もう再読はしないと思う
自分にとって、坂口安吾と言えば「白痴」より「堕落論」で何度か読んでいる記憶は残っているのに、内容は残っていない……。ということで、今度こそ記憶に残すぞと懲りずにページを繰ってみると、それはようするに良い意味での堕落のススメだった。
作家には申し訳ないけど、読者(自分のこと)にとっては印象が薄かったのかも。なぜならば、自分はもうすでに安吾氏のように、堕落した生き方をしているので。
画像のヤギはけして堕落しているのではないが、力を抜いて生きてるように見えるので選択してみた。
小説というよりエッセイに近い評論集かな
小文集の1冊、以下の作品が収められている。
自分、安吾作品は小説の方が好きだな。こうはっきり意見を文章で綴られるより、物語として構築されている方が読んでいて楽しい。
堕落論
安吾氏にとっての「堕落」の説明が何パターンかあるのだが、つまり楽天的でいい加減というニュアンスで使われていると思う。

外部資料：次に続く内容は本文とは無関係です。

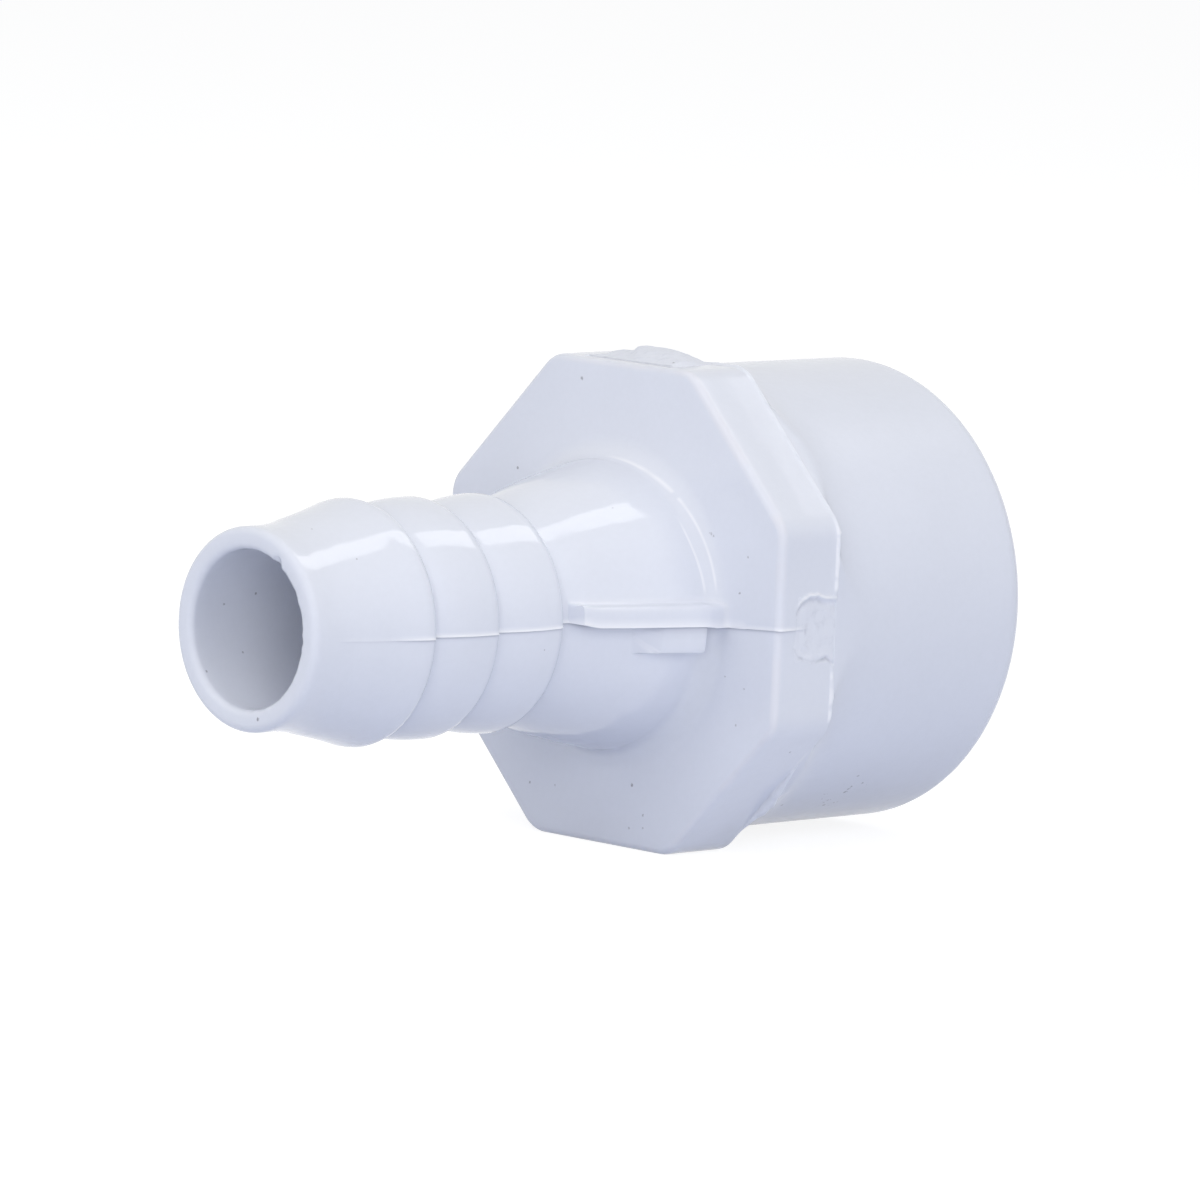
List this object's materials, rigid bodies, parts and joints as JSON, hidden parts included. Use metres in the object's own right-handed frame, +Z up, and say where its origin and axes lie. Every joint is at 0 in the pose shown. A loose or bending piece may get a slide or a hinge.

彼等の知っていたのは仇討の法則に規定された名誉だけで、元来日本人は最も憎悪心の少い又永続きしない国民であり、昨日の敵は今日の友という楽天性が実際の偽らぬ心情であろう。
締めの文は
堕ちる道を堕ちきることによって、自分自身を発見し、救わなければならない。政治による救いなどは上皮だけの愚にもつかない物である。
いやしかし、本人は堕ちるとこまで堕ちて、自分を知って救われるのはいいけど、それによって周囲の人間や家族が振り回されてら気の毒だなっと、夫人の三千代女史の「クラクラ日記」を思い出したりする。
この一冊でした
新潮文庫もあるけど、今回自分が出会ったのは角川文庫。